## [WHAT THE TASK REQUIRES]
Copy exactly the lines from the start of the data below through the one that carries "# are worked", and only those.

## [DATA SHOWN]

-------

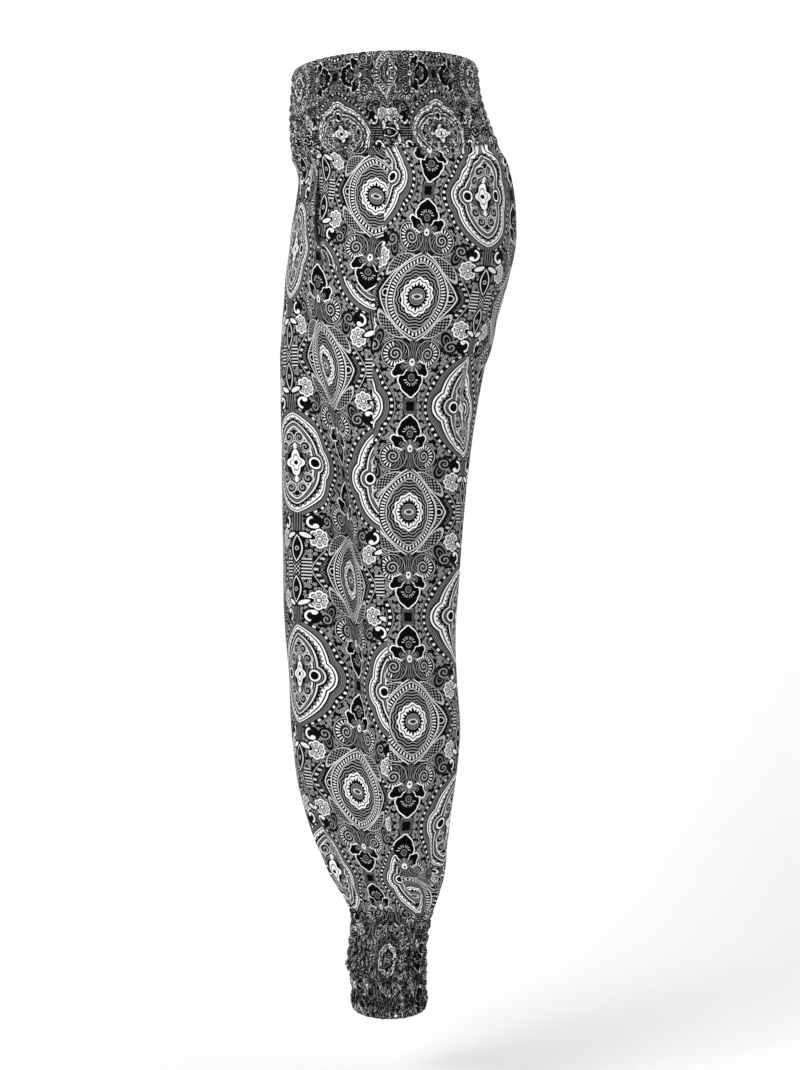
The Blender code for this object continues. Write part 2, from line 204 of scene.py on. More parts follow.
def jittered(folds, seed):
    """The same folds, each a little elsewhere and of another depth, for the other leg."""
    luck = np.random.RandomState(seed)
    moved = []
    for top, low, first, middle, last, depth, width in folds:
        down, turn = luck.uniform(-14, 14), luck.uniform(-6, 6)
        moved.append((top + down, min(low + down, FOLDS_END), first + turn, middle + turn, last + turn,
                      depth * luck.uniform(0.6, 1.25), width * luck.uniform(0.85, 1.3)))
    return tuple(moved)


def wander(seed, *fields, size=1.0, waves=5):
    """A smooth uneven value from -1 to 1 over the fields, whose lengths are near size."""
    luck = np.random.RandomState(seed)
    total = 0.0
    for _ in range(waves):
        phase = luck.uniform(0, 2 * np.pi)
        for field in fields:
            phase = phase + field * luck.uniform(0.5, 1.6) * luck.choice((-1, 1)) * 2 * np.pi / size
        total = total + np.sin(phase)
    return total / waves * 1.6


FOLDS_OF = {1: FINE_FOLDS, -1: jittered(FINE_FOLDS, 12)}
print("folds on each leg:", len(MAIN_FOLDS) + len(FINE_FOLDS))

# %% [markdown]
# ## Points on the cloth
#
# A point is found from its drop and its angle: the plain ring gives the place,
# and the folds push it out or in, square to the ring. Rings are level, but the
# waist seam rises at the back and the hem dips on the outer side. Whole grids
# are worked out in one go, so the cloth can be as fine as it needs to be.

# %% points on the cloth
FADE_WIDTH = 16.0  # degrees from a centre seam or inseam, within which folds die out
WAIST_SEAM_RISES = (20, 95)  # degrees, between which the waist seam rises to the back
SEAM_DROOP, DROOP_ANGLE, DROOP_WIDTH = 8.0, 41, 9  # mm, and in degrees where it is and how wide
DROOP_FROM, DROOP_TO = 850, 905  # drops


def height_of(drop, angle):
    """Z of points: a ring tilts at the waist, rises at the back seam and dips at the hem."""
    back = soft_step(angle, *WAIST_SEAM_RISES)
    lift = WAIST_SEAM_LIFT * back * (
        soft_step(drop, 0, WAIST_SEAM) - soft_step(drop, WAIST_SEAM, LIFT_FADES_AT))
    lift = lift + WAIST_TILT * np.sin(np.radians(angle)) * (1 - soft_step(drop, 0, WAIST_SEAM))
    outer = np.maximum(0, np.cos(np.radians(angle)))
    # the side seam draws the cuff's upper edge down to a point
    near_seam = 1 / (1 + np.abs((angle - DROOP_ANGLE) / DROOP_WIDTH) ** 1.6)
    at_cuff_seam = soft_step(drop, DROOP_FROM, CUFF_SEAM) * (1 - soft_step(drop, CUFF_SEAM, DROOP_TO))
    droop = SEAM_DROOP * near_seam * at_cuff_seam
    return lift - drop - droop - HEM_DIP * outer * soft_step(drop, CUFF_SEAM, HEM)


def ring_points(drop, angle, lift=0.0):
    """Points at a height off the plain ring, on the left of the body."""
    front, back, centre, half = along(RINGS, drop)
    turn, depth = np.radians(angle), (back - front) / 2
    out_x, out_y = np.cos(turn) / half, np.sin(turn) / depth
    size = np.hypot(out_x, out_y)
    x = centre + half * np.cos(turn) + out_x / size * lift
    y = (front + back) / 2 + depth * np.sin(turn) + out_y / size * lift
    return np.stack((x, y, height_of(drop, angle)), -1)


def edge_fade(drop, angle):
    """The share of a fold that is left near the centre seams and the inseam."""
    last = inner_limit(drop)
    return 1 - soft_step(np.abs(angle), last - FADE_WIDTH, last - 2)


def outward_of(points):
    """The way out of a grid of points, square to it, for a grid on the left of the body."""
    down, across = np.gradient(points, axis=0), np.gradient(points, axis=1)
    way = np.cross(down, across)
    way /= np.linalg.norm(way, axis=-1, keepdims=True)
    middle = points.mean(axis=1, keepdims=True) * (1, 1, 0) + points * (0, 0, 1)
    return way if np.sum(way * (points - middle)) > 0 else -way


print("a point on the outer thigh, mm:", np.round(ring_points(400.0, 0.0), 1))

# %% [markdown]
# ## Gathers and soft unevenness
#
# Where a wide leg is sewn to a narrow band, its spare cloth goes into gathers.
# The solids have them as even waves. Sewn ones are never even, so the phase and
# the height of these waves wander, and finer ones lie between them. Adding all
# of a leg's folds and gathers up in one function keeps its two panels, its
# pocket facing and its stitches on the same surface.

# %% gathers of a leg
GATHERS_ROUND_ANKLE, ANKLE_GATHERS_FROM = 18, 800.0
ANKLE_GATHER, FINE_ANKLE_GATHER = 1.5, 0.8  # mm
GATHERS_AT_WAIST, WAIST_GATHERS_TO = 30, 215.0
HIP_GATHER, FINE_HIP_GATHER = 1.3, 0.8  # mm
ACROSS_POCKET = 0.25  # share of the gathers that is left there
HANGING_UNEVENNESS = 0.45  # mm
FOLDS_AT_SEAMS = 0.35  # share of the fine folds that is left at the waistband and the cuff


def gathers_at_ankle(drop, angle, side):
    """Gathers above the cuff, which grow towards its seam."""
    turn, rise = np.radians(angle), soft_step(drop, ANKLE_GATHERS_FROM, CUFF_SEAM)
    uneven = 2.2 * wander(31 + side, turn, size=1.7) + 0.9 * wander(35 + side, drop, size=90)
    height = ANKLE_GATHER + 0.9 * wander(33 + side, turn, size=0.9)
    fine = FINE_ANKLE_GATHER * np.cos(2.3 * GATHERS_ROUND_ANKLE * turn + 1.7 * uneven)
    return rise * height * np.cos(GATHERS_ROUND_ANKLE * turn + uneven) + rise ** 2 * fine


def gathers_under_waistband(drop, angle, side):
    """Gathers all round, but nearly flat across the pocket."""
    turn = np.radians(angle)
    uneven = 1.8 * wander(41 + side, turn, size=1.3) + 0.8 * wander(42 + side, drop, size=70)
    rise = 1 - soft_step(drop, WAIST_SEAM, WAIST_GATHERS_TO + 34 * wander(43 + side, turn, size=0.5))
    past_pocket = np.maximum(soft_step(np.abs(angle), 48, 66), soft_step(angle, 6, 20))
    fine = FINE_HIP_GATHER * rise * np.cos(2.4 * GATHERS_AT_WAIST * turn - 1.4 * uneven)
    waves = HIP_GATHER * np.cos(GATHERS_AT_WAIST * turn + uneven) + fine
    return rise * (ACROSS_POCKET + (1 - ACROSS_POCKET) * past_pocket) * waves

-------

## [REPLY TO THE TASK]
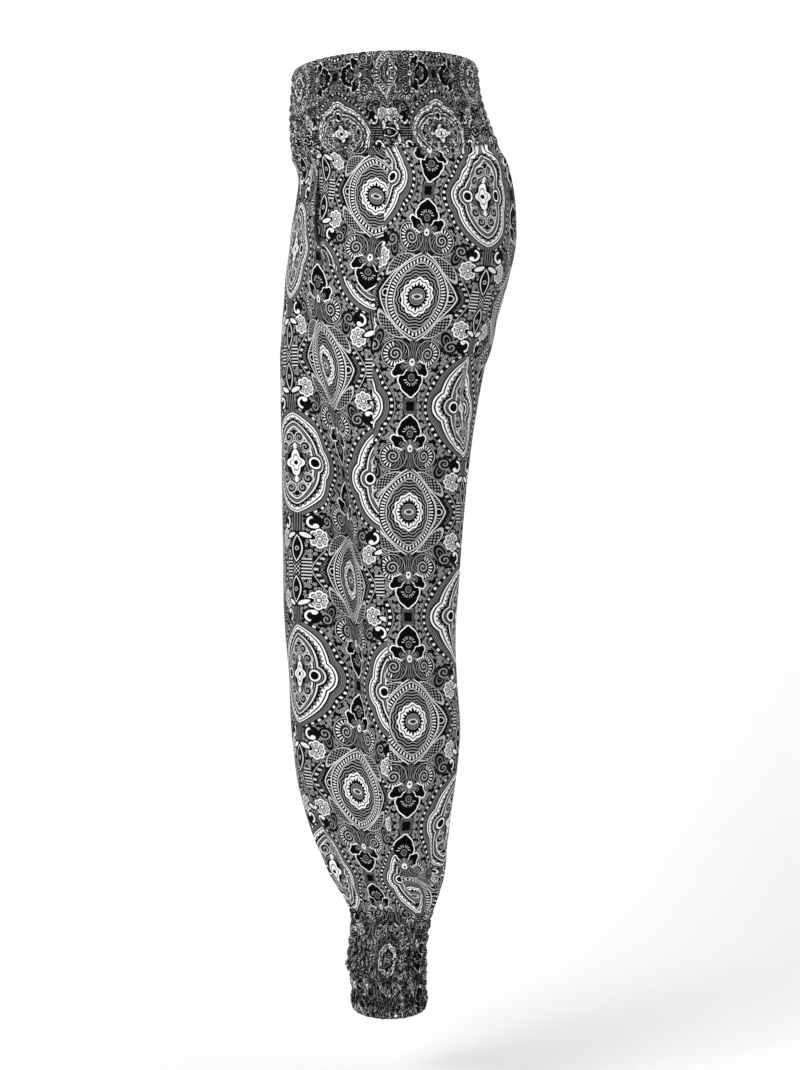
The Blender code for this object continues. Write part 2, from line 204 of scene.py on. More parts follow.
def jittered(folds, seed):
    """The same folds, each a little elsewhere and of another depth, for the other leg."""
    luck = np.random.RandomState(seed)
    moved = []
    for top, low, first, middle, last, depth, width in folds:
        down, turn = luck.uniform(-14, 14), luck.uniform(-6, 6)
        moved.append((top + down, min(low + down, FOLDS_END), first + turn, middle + turn, last + turn,
                      depth * luck.uniform(0.6, 1.25), width * luck.uniform(0.85, 1.3)))
    return tuple(moved)


def wander(seed, *fields, size=1.0, waves=5):
    """A smooth uneven value from -1 to 1 over the fields, whose lengths are near size."""
    luck = np.random.RandomState(seed)
    total = 0.0
    for _ in range(waves):
        phase = luck.uniform(0, 2 * np.pi)
        for field in fields:
            phase = phase + field * luck.uniform(0.5, 1.6) * luck.choice((-1, 1)) * 2 * np.pi / size
        total = total + np.sin(phase)
    return total / waves * 1.6


FOLDS_OF = {1: FINE_FOLDS, -1: jittered(FINE_FOLDS, 12)}
print("folds on each leg:", len(MAIN_FOLDS) + len(FINE_FOLDS))

# %% [markdown]
# ## Points on the cloth
#
# A point is found from its drop and its angle: the plain ring gives the place,
# and the folds push it out or in, square to the ring. Rings are level, but the
# waist seam rises at the back and the hem dips on the outer side. Whole grids
# are worked out in one go, so the cloth can be as fine as it needs to be.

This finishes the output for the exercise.